Second, india is not well mature market in technology oriented services that you have mentioned. People still download old games from torrent at poor speeds, when they can easily get the games at cheaper price. Until otherwise consumer's stand up against this and start something like protest, revolution, nothing is going to change.


----------



## Anorion (Jan 14, 2013)

last fm gone from desktops too... used to be subscriber... this division is getting worse as tech improves
Radio changes to Last.fm from Tuesday 15 January 2013


----------



## doomgiver (Jan 14, 2013)

i dont understand. the devs are locking themselves out from a very profitable segment by ignoring the non-USA customers.

well, sucks to be them.


----------



## Vyom (Jan 14, 2013)

I have always wondered why websites which can be accessed from any part of the world and therefore is virtually omnipotent have to be restricted geographically. As it turns out it  seems nothing more then the attempts of some ignorant minds to divide the areas of Interwebs in physical boundaries to satisfy there political needs.

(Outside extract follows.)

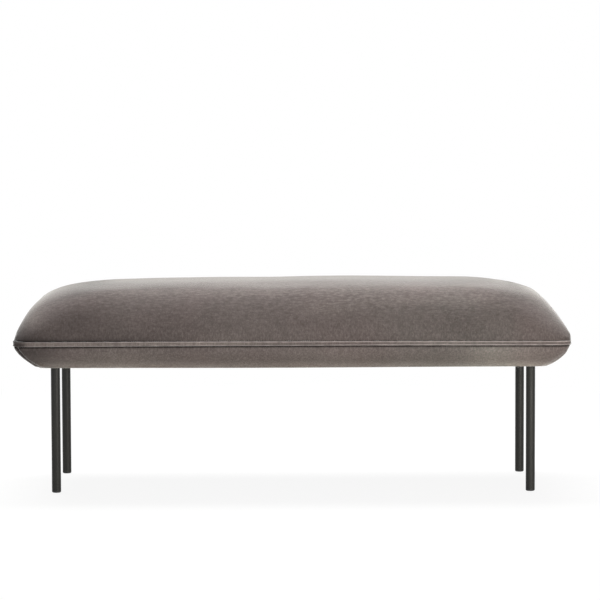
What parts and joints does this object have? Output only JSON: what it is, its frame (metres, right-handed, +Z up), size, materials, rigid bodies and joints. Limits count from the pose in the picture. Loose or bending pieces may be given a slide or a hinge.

I would never be able to figure out why can't I buy a game on steam just because I am in some other country, or why can't I buy some digital song from Amazon, even when the cost to sell the same would be same for them as to a US address! 

Well, one possibility is their of copyrights. Since copyrights on a product could be different in different countries, it make sense why some product are not available in all countries. So, as I said, before, its all political/business.


----------



## Naxal (Jan 14, 2013)

VPN ??


----------



## Sarath (Jan 15, 2013)

If you want to offer your services worldwide than the licensing rights are going to be very expensive. This is why most of the services are restricted to a market which is most profitable - USoA as of now. Also they carry the license to stream or provide services for that geographical region only. 

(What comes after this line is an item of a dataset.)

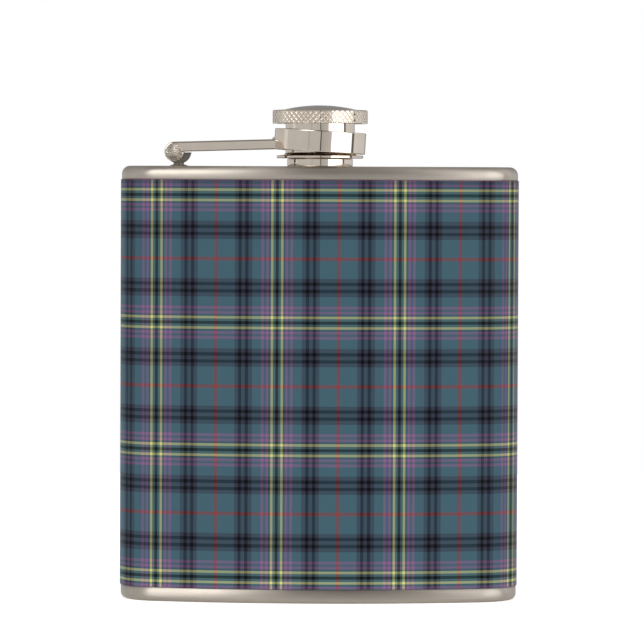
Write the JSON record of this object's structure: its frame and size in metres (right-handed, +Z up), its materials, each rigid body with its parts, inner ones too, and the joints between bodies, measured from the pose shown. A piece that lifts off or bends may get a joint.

It is not like the rest of the world is being blocked out. In today world, things have become a lot more accessible, whether it was meant for you or not. A lot of countries do not speak english and do not care about US websites. This is why they have their own tailored websites.

Our country with a bazillion languages, luckily a few major ones which is still 20+ with English as the unofficial State language means that there is way too much content that we can absorb. 

In time we will have these services too. It's just a matter of time.


----------



## Anorion (Jan 15, 2013)

no stranger to the interwebs as an anonymous agent... highly reco in fact, hiding behind servers, firewalls and norton is not the point, the whole point of the internet is to connect point a to point b, we owe such discovery to the nubs or the webs has no meaning anymore, i am not anonymous, i am a person, i want to scrobble every track i play from veoh, youtube, 8tracks, hypemachine, grooveshark, google music or wherever. that is, there is a digital divide. the web was not made for such restrictions, it was meant to connect geographies.
had to do that for my google music account for ex, just wish that there was a legit route 
at least a few of these services are run under compulsory broadcast rights, and track plays to pay a monetary compensation to the copyright holders for broadcasting the content, without having any prior agreement with them 
india has, controversially, and with the threat of putting the entire industry in confusion, passed such laws, this is actually how dd broadcasts the cricket matches
then don't understand why Brazil gets the cool stuff and we do not, looks like 1,241,491,960 people and counting is not a viable market 



also, yes, we need more local language services, Malayalam imageboards would totally rock


----------



## Anorion (Jan 20, 2013)

book in question was public domain 
*i.imgur.com/hHJ5HWn.jpg


----------



## doomgiver (Jan 20, 2013)

hah, fail.

i firmly believe that information should be released in public domain.


----------



## Anorion (Feb 10, 2013)

this can potentially turn into a hardware problem, access is more of a benchmark important than cores 
phone or comp, this decides content more 
this is the very worst thing to happen for the Internet, even US not haz deezer, such is cyberspace 
maybe this will explain 
*www.thinkdigit.com/forum/technology-news/169879-deezer-music-services-coming-smart-tvs.html
*i.imgur.com/H7orw92.jpg

these services or their consumption are not simple and cannot be bypassed in a single step, every service needs it's own unique workaround 

*i.imgur.com/yPMjJfl.jpg


----------